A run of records

● ● ● ●

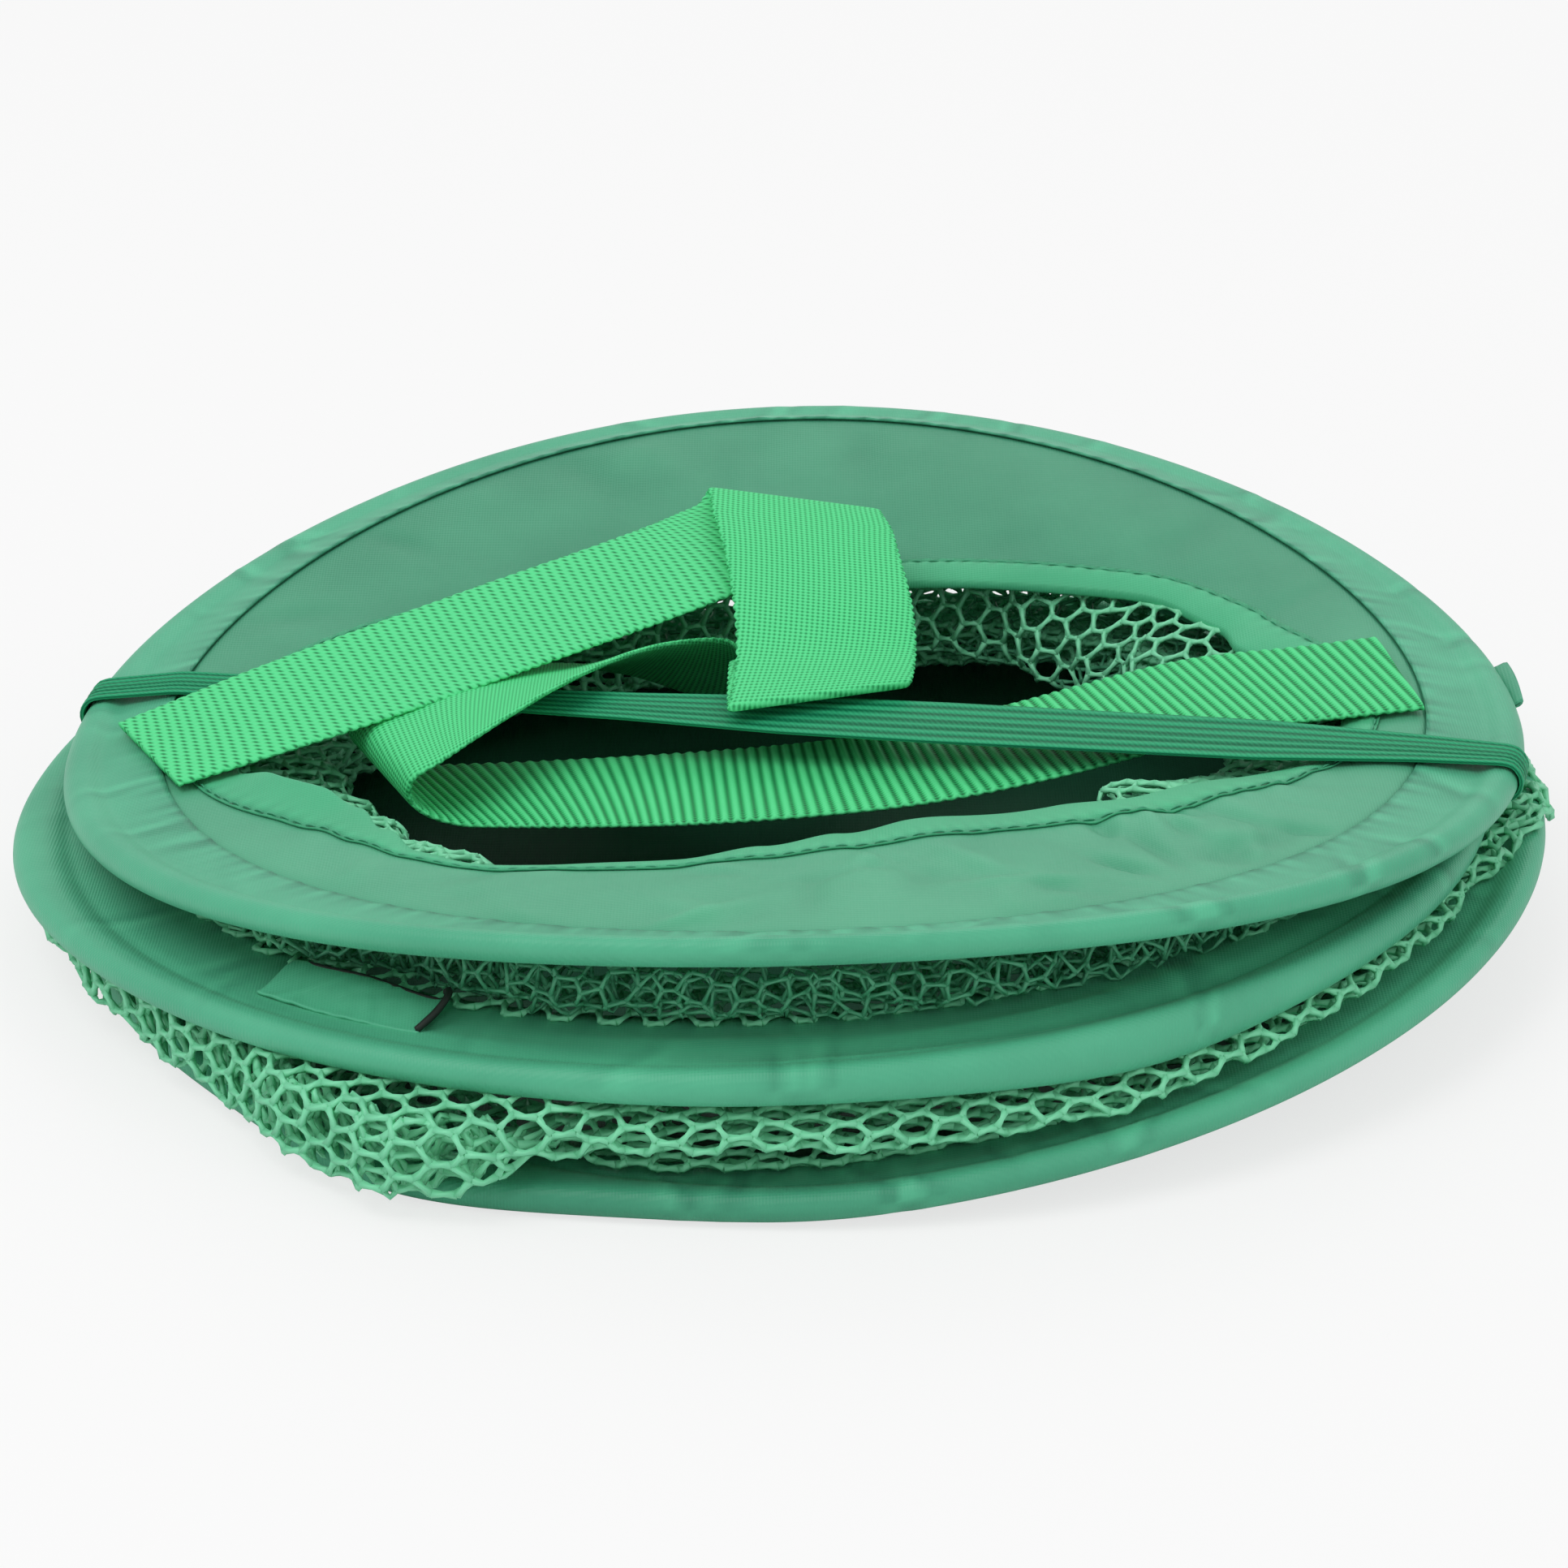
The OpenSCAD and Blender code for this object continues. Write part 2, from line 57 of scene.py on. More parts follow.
VIEW_DISTANCE = 1.0
VIEW_ELEVATION = math.radians(23.07)
VIEW_LENS = 110.2
FLOOR_HALF = 3.0
FLOOR_DROP = 0.0003

scene = bpy.context.scene
camera_data = bpy.data.cameras.new("view")
camera_data.lens = VIEW_LENS
camera_data.sensor_width = 36
camera_data.clip_start = 0.01
camera = bpy.data.objects.new("view", camera_data)
camera.location = (VIEW_TARGET[0], VIEW_TARGET[1] - VIEW_DISTANCE * math.cos(VIEW_ELEVATION),
                   VIEW_TARGET[2] + VIEW_DISTANCE * math.sin(VIEW_ELEVATION))
camera.rotation_euler = (math.pi / 2 - VIEW_ELEVATION, 0, 0)
scene.collection.objects.link(camera)
scene.camera = camera
scene.view_settings.view_transform = "Standard"


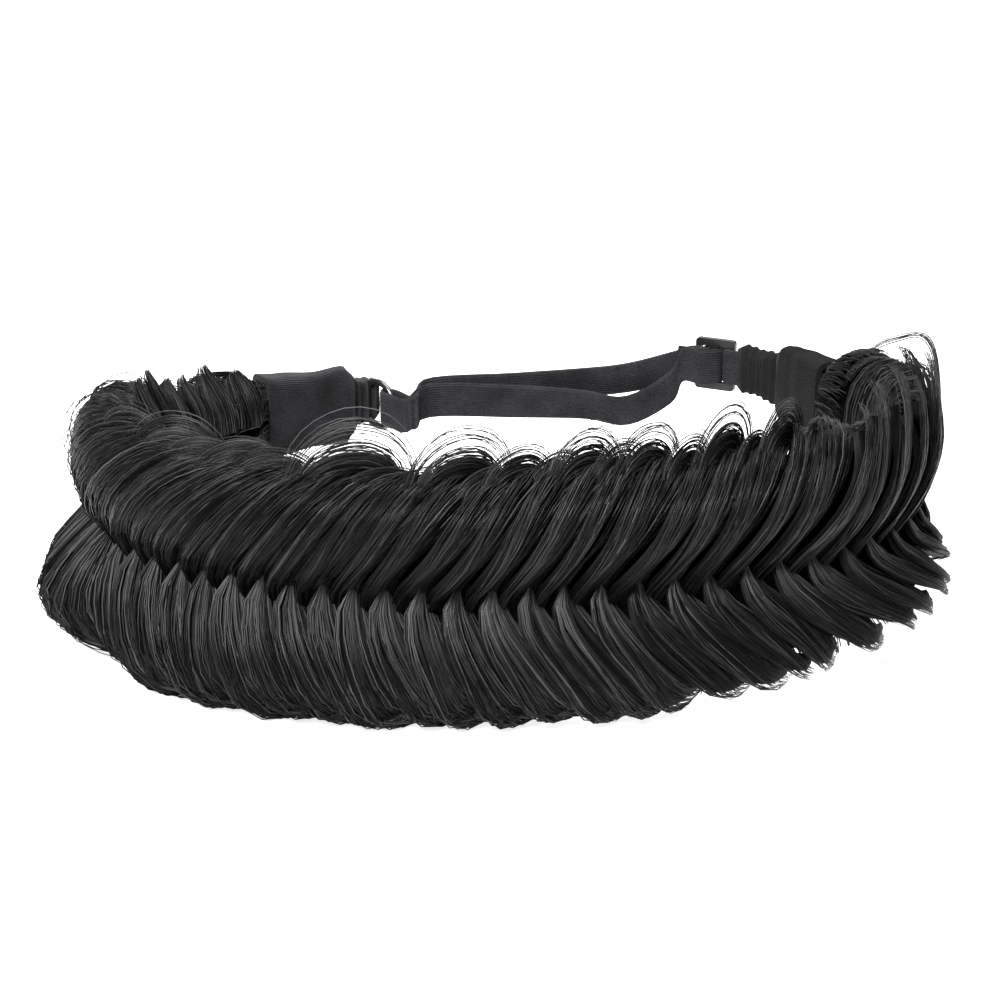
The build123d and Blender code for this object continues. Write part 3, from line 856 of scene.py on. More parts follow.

● ● ● ●

Aim
Track down all lines above with the string "code" and copy them.

Result of the exercise
The OpenSCAD and Blender code for this object continues. Write part 2, from line 57 of scene.py on. More parts follow.
The build123d and Blender code for this object continues. Write part 3, from line 856 of scene.py on. More parts follow.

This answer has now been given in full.